> _MATERIAL SHOWN_:
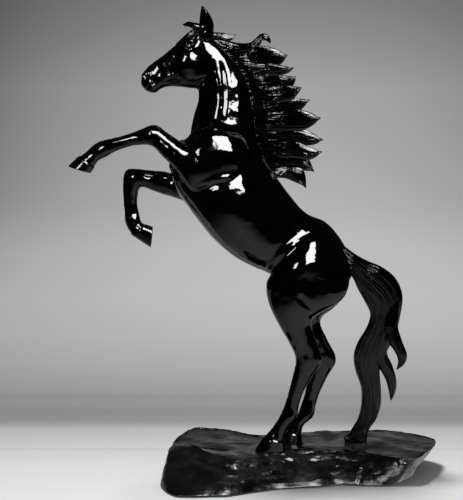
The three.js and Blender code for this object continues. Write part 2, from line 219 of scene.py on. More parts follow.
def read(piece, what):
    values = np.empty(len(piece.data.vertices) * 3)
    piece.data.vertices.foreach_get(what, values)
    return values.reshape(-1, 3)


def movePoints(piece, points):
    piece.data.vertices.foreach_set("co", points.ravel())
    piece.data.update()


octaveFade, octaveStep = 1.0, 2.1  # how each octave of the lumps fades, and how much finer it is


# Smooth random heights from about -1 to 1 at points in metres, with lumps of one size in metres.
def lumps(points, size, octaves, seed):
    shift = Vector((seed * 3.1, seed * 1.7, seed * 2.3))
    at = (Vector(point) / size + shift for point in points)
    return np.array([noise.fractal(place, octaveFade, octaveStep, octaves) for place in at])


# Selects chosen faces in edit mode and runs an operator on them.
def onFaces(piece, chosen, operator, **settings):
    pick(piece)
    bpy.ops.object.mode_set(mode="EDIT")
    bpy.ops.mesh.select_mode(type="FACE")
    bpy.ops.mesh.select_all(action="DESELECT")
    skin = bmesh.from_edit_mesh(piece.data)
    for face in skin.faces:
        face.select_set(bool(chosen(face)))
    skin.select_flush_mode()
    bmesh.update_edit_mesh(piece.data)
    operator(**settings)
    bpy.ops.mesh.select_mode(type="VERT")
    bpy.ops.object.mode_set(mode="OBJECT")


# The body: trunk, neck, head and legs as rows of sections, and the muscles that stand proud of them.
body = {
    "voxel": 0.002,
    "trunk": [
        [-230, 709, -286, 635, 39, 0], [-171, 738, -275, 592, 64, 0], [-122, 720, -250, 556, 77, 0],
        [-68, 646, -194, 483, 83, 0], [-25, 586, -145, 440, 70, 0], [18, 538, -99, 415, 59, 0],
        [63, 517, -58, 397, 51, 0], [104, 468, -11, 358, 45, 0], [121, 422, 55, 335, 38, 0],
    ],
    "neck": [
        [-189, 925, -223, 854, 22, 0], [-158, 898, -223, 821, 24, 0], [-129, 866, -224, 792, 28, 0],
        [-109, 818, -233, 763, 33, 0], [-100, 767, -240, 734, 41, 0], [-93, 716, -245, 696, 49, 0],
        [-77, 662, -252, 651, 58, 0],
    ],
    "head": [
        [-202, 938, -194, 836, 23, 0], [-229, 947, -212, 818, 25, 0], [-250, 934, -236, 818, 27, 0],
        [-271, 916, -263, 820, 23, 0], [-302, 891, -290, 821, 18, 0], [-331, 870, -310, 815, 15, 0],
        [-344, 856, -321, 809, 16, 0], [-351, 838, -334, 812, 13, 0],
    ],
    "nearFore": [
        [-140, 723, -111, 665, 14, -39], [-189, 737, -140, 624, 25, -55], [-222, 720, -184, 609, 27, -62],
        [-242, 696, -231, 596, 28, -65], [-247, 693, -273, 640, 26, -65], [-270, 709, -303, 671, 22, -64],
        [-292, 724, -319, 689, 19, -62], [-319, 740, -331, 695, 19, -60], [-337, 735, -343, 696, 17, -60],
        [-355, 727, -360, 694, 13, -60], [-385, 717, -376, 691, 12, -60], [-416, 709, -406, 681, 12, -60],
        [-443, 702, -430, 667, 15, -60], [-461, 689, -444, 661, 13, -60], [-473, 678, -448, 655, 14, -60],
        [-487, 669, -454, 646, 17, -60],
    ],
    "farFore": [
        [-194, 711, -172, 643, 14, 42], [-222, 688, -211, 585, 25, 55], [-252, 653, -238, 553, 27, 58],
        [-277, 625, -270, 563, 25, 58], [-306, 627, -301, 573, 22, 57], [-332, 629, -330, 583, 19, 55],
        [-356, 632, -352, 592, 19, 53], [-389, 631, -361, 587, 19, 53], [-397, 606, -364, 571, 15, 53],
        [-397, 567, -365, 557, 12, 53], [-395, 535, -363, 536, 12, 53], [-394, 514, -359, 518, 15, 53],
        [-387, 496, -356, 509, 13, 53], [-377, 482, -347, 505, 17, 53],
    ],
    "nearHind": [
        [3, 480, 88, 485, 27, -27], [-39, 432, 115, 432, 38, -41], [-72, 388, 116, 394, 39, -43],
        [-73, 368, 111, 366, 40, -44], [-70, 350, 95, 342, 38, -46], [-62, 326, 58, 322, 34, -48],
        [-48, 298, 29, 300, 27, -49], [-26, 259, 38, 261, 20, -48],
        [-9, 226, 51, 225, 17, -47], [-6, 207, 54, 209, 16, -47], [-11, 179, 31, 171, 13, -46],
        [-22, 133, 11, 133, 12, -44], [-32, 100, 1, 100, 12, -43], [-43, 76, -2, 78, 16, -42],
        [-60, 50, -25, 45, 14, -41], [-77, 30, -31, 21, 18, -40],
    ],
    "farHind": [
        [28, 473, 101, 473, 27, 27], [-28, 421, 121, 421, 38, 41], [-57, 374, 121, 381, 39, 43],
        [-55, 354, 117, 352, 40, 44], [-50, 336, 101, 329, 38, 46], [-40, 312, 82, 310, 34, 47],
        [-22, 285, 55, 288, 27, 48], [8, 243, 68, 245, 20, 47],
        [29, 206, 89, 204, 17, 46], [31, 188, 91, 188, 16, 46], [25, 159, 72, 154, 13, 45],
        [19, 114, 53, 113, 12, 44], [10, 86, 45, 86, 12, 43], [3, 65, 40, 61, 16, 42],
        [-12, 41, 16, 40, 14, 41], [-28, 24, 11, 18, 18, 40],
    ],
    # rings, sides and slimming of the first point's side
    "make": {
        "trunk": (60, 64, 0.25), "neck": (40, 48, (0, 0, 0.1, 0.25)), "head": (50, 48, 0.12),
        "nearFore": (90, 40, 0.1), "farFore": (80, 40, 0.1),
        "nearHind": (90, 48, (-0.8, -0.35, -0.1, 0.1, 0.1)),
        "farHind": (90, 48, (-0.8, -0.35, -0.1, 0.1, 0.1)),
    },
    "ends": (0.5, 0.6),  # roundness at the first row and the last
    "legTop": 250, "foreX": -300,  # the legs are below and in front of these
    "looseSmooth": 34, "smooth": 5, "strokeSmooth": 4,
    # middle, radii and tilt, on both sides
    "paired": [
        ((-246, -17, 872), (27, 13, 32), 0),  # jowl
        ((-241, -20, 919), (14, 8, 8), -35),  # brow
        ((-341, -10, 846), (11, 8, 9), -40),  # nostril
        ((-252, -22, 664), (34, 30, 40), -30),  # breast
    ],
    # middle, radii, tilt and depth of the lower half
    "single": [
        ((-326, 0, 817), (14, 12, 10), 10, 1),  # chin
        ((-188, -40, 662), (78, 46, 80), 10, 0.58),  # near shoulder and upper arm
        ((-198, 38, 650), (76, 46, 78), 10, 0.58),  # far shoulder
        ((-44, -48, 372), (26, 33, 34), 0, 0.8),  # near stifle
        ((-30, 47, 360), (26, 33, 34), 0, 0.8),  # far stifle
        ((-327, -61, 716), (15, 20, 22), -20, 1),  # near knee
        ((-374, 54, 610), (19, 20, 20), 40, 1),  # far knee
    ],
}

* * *

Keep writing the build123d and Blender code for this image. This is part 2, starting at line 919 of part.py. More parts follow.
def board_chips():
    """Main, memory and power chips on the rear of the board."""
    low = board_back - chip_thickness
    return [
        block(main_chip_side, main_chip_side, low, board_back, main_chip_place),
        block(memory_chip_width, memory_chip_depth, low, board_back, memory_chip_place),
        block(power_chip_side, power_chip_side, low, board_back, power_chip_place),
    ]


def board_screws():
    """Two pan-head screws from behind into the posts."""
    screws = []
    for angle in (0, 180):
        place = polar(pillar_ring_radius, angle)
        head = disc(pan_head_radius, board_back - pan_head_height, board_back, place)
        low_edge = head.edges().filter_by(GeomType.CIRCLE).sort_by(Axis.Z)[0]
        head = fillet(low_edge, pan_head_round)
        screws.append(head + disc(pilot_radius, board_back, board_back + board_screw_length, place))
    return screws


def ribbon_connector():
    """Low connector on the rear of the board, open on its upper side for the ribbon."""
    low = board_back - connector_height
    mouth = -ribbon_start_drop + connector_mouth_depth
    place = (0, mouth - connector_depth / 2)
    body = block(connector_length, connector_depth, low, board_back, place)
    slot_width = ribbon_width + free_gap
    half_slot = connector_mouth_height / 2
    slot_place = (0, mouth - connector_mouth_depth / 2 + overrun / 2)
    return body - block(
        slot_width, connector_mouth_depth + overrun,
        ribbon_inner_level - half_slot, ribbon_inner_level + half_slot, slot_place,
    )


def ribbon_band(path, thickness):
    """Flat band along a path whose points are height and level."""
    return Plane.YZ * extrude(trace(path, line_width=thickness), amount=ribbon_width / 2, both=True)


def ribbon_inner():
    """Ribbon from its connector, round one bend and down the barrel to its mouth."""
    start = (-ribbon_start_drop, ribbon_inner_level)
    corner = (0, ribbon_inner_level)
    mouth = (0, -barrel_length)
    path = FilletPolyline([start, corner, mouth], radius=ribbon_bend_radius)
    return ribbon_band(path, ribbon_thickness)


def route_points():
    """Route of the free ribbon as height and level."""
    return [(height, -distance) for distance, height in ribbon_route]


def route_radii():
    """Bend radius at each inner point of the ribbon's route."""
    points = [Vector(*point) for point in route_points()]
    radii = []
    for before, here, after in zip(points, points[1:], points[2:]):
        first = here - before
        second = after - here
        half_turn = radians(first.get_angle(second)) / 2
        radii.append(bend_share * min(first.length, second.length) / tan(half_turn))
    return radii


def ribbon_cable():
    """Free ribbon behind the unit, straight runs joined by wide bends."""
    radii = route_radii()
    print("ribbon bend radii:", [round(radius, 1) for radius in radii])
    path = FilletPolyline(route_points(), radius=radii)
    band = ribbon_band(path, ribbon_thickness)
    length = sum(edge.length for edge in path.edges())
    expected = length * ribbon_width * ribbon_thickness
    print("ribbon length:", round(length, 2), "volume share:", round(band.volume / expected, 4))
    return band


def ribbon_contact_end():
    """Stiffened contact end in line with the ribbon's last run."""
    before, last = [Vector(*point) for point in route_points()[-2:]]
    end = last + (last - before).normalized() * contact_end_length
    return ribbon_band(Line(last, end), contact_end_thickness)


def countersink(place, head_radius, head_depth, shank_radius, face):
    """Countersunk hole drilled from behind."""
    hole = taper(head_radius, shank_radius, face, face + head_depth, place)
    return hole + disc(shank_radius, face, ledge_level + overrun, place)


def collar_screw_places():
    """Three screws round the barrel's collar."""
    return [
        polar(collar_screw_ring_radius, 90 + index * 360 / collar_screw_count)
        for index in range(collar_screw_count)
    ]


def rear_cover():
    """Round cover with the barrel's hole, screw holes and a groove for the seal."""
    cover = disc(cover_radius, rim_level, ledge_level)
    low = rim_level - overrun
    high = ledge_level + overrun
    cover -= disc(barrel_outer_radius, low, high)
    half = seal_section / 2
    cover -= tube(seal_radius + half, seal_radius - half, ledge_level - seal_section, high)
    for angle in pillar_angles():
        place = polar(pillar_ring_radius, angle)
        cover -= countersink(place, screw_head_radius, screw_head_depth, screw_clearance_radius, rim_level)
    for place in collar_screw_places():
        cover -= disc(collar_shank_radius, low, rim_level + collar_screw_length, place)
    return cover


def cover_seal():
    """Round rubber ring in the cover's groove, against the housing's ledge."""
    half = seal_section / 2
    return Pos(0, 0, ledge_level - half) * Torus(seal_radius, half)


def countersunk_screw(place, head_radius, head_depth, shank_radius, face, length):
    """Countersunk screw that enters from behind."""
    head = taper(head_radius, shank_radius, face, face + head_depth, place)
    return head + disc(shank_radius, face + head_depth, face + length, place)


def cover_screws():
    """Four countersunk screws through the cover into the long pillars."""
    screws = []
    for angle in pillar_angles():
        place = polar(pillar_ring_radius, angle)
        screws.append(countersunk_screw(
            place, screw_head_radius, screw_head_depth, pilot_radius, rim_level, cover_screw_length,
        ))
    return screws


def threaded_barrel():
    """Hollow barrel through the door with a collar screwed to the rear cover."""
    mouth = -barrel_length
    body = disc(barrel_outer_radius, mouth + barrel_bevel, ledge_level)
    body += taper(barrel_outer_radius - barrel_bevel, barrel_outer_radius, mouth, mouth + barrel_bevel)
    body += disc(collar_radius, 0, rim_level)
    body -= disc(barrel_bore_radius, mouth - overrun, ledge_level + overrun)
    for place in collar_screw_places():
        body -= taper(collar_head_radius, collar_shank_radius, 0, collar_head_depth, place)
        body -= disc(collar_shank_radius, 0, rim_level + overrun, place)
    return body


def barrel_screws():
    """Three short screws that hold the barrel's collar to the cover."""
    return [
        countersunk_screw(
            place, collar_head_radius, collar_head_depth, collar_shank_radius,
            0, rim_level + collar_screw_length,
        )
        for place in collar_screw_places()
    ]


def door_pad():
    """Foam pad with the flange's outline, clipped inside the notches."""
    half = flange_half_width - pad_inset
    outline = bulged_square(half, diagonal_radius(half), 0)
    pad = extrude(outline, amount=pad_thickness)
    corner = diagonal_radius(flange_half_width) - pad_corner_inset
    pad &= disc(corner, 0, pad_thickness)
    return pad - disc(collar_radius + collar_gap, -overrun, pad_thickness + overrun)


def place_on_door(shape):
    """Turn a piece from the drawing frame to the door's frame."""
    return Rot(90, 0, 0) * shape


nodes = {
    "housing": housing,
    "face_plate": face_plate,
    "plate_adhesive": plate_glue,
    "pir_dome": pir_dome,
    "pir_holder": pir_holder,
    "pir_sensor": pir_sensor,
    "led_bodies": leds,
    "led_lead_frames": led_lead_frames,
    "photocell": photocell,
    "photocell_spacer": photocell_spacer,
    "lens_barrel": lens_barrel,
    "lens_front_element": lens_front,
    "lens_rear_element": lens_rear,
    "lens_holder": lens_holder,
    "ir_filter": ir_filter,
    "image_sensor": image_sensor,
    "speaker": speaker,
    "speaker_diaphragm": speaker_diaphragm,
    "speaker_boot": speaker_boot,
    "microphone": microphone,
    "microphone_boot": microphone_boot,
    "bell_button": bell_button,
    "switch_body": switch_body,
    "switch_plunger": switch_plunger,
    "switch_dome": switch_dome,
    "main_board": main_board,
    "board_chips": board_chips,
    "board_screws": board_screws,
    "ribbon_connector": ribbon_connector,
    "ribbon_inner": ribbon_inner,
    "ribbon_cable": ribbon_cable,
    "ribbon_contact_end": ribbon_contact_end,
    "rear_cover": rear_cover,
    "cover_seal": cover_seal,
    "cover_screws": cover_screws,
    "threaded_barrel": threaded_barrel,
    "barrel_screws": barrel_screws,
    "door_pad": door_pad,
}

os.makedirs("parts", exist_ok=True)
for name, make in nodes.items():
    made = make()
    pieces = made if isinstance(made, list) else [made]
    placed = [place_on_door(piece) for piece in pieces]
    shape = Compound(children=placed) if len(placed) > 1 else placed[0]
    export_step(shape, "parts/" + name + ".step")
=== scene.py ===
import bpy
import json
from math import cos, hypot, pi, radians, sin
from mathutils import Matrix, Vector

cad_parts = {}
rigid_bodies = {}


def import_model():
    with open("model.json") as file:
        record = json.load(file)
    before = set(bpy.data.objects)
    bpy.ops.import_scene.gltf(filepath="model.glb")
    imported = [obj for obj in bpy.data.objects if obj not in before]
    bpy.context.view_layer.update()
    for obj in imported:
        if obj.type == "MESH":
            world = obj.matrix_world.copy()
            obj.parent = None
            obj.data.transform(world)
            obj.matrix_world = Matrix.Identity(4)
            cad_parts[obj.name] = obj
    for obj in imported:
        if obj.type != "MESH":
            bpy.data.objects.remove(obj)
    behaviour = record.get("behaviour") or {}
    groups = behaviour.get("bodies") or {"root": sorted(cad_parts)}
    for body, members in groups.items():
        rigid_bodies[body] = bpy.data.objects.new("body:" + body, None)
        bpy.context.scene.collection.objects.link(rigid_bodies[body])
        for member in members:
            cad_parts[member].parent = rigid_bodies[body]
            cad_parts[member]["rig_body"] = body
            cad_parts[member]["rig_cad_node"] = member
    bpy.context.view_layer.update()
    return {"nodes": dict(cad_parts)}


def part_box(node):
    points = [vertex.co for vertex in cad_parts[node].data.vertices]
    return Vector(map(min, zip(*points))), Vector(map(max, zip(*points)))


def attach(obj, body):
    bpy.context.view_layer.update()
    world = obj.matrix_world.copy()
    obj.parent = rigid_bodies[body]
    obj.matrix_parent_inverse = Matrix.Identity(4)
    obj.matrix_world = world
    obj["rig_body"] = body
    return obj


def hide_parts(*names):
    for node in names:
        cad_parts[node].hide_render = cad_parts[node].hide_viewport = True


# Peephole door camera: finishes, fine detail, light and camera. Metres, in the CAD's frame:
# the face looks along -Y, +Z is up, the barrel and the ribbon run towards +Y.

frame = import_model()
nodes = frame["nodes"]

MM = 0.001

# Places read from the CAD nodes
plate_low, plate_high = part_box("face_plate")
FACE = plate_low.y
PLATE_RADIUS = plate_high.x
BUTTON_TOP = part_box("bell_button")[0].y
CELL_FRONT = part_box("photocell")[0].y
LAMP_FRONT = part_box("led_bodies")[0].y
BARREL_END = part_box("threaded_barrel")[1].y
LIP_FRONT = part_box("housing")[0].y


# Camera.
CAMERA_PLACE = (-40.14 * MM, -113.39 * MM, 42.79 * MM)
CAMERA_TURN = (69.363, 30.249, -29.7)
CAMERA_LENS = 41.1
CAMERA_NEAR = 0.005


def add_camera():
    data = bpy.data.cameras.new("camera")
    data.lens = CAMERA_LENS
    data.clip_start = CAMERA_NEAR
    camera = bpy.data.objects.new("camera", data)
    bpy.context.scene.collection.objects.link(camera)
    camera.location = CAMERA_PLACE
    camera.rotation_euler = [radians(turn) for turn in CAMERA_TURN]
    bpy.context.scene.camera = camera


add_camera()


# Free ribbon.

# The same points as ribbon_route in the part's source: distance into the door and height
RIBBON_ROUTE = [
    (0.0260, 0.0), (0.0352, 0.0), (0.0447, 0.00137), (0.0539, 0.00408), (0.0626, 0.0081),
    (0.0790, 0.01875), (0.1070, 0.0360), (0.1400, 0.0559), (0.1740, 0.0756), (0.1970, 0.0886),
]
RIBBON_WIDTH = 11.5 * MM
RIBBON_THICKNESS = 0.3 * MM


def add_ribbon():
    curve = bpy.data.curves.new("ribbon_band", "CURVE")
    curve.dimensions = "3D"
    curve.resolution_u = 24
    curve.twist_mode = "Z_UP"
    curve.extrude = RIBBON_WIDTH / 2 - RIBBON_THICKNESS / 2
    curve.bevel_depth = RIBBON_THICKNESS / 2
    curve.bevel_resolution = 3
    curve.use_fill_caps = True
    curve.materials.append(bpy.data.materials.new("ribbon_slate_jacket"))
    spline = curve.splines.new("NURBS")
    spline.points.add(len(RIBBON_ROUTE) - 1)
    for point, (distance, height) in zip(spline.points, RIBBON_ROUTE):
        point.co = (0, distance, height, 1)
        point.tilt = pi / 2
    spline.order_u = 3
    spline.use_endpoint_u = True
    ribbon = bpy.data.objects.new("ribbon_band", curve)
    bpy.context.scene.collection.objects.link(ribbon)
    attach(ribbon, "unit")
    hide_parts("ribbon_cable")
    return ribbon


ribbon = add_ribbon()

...

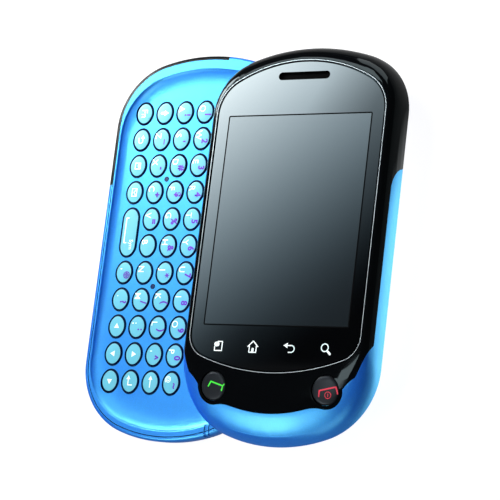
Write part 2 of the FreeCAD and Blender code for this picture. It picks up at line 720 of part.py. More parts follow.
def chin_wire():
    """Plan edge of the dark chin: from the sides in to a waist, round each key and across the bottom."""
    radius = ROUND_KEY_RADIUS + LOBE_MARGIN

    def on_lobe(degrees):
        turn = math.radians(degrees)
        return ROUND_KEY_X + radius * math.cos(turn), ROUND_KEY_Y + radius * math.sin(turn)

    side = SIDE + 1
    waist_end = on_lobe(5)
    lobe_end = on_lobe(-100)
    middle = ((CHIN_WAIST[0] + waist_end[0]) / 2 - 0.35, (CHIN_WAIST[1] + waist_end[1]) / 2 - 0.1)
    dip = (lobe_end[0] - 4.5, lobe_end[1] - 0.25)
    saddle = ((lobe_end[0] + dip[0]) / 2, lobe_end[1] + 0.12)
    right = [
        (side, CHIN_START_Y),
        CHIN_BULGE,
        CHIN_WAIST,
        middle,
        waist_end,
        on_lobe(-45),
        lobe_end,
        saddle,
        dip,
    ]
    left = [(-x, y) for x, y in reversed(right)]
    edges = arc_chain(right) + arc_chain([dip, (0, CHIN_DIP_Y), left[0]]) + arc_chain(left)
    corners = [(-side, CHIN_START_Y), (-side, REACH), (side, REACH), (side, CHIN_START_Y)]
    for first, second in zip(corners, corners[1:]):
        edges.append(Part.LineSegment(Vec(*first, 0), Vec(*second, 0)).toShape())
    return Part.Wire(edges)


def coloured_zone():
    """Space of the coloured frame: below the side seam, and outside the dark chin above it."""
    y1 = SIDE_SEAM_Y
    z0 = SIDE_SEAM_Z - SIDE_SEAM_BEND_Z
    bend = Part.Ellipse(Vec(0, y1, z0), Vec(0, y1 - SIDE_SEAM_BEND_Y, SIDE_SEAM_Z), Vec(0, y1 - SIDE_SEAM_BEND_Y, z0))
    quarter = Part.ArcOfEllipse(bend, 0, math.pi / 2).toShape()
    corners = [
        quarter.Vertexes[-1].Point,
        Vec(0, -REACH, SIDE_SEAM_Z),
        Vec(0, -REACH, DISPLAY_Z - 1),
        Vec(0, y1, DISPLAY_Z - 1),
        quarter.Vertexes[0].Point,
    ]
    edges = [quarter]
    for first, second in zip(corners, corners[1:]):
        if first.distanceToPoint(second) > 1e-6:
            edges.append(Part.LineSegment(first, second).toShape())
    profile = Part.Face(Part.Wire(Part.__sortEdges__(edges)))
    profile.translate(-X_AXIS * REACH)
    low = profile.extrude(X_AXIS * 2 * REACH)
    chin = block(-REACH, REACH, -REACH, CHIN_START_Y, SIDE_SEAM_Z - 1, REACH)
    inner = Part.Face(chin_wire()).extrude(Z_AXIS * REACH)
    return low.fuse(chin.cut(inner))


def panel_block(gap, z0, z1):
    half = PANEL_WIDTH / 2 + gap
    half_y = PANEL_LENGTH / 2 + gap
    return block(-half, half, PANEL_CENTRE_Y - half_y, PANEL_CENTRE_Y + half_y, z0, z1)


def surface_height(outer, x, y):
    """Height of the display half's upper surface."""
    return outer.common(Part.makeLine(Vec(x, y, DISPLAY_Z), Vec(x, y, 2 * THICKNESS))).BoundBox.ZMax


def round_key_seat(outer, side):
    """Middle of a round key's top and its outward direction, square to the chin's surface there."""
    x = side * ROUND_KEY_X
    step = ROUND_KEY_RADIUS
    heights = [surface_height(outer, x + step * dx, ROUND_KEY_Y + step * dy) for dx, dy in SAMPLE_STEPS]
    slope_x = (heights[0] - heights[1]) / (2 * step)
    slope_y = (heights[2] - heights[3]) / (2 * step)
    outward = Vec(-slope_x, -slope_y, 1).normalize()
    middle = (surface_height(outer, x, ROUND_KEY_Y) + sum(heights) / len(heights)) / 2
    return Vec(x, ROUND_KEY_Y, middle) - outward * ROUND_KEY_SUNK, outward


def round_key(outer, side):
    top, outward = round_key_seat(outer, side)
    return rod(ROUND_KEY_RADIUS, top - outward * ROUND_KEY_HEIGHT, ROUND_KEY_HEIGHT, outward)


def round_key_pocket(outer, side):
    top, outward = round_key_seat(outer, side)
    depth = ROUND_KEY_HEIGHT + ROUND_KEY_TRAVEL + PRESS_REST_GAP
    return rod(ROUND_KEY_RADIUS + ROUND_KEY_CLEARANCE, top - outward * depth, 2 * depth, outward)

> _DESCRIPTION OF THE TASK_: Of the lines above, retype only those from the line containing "placed = [place_on_door(piece)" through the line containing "zip(*points))), Vector(map(max, zip(*points)))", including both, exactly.

> _TASK RESPONSE_:
    placed = [place_on_door(piece) for piece in pieces]
    shape = Compound(children=placed) if len(placed) > 1 else placed[0]
    export_step(shape, "parts/" + name + ".step")
=== scene.py ===
import bpy
import json
from math import cos, hypot, pi, radians, sin
from mathutils import Matrix, Vector

cad_parts = {}
rigid_bodies = {}


def import_model():
    with open("model.json") as file:
        record = json.load(file)
    before = set(bpy.data.objects)
    bpy.ops.import_scene.gltf(filepath="model.glb")
    imported = [obj for obj in bpy.data.objects if obj not in before]
    bpy.context.view_layer.update()
    for obj in imported:
        if obj.type == "MESH":
            world = obj.matrix_world.copy()
            obj.parent = None
            obj.data.transform(world)
            obj.matrix_world = Matrix.Identity(4)
            cad_parts[obj.name] = obj
    for obj in imported:
        if obj.type != "MESH":
            bpy.data.objects.remove(obj)
    behaviour = record.get("behaviour") or {}
    groups = behaviour.get("bodies") or {"root": sorted(cad_parts)}
    for body, members in groups.items():
        rigid_bodies[body] = bpy.data.objects.new("body:" + body, None)
        bpy.context.scene.collection.objects.link(rigid_bodies[body])
        for member in members:
            cad_parts[member].parent = rigid_bodies[body]
            cad_parts[member]["rig_body"] = body
            cad_parts[member]["rig_cad_node"] = member
    bpy.context.view_layer.update()
    return {"nodes": dict(cad_parts)}


def part_box(node):
    points = [vertex.co for vertex in cad_parts[node].data.vertices]
    return Vector(map(min, zip(*points))), Vector(map(max, zip(*points)))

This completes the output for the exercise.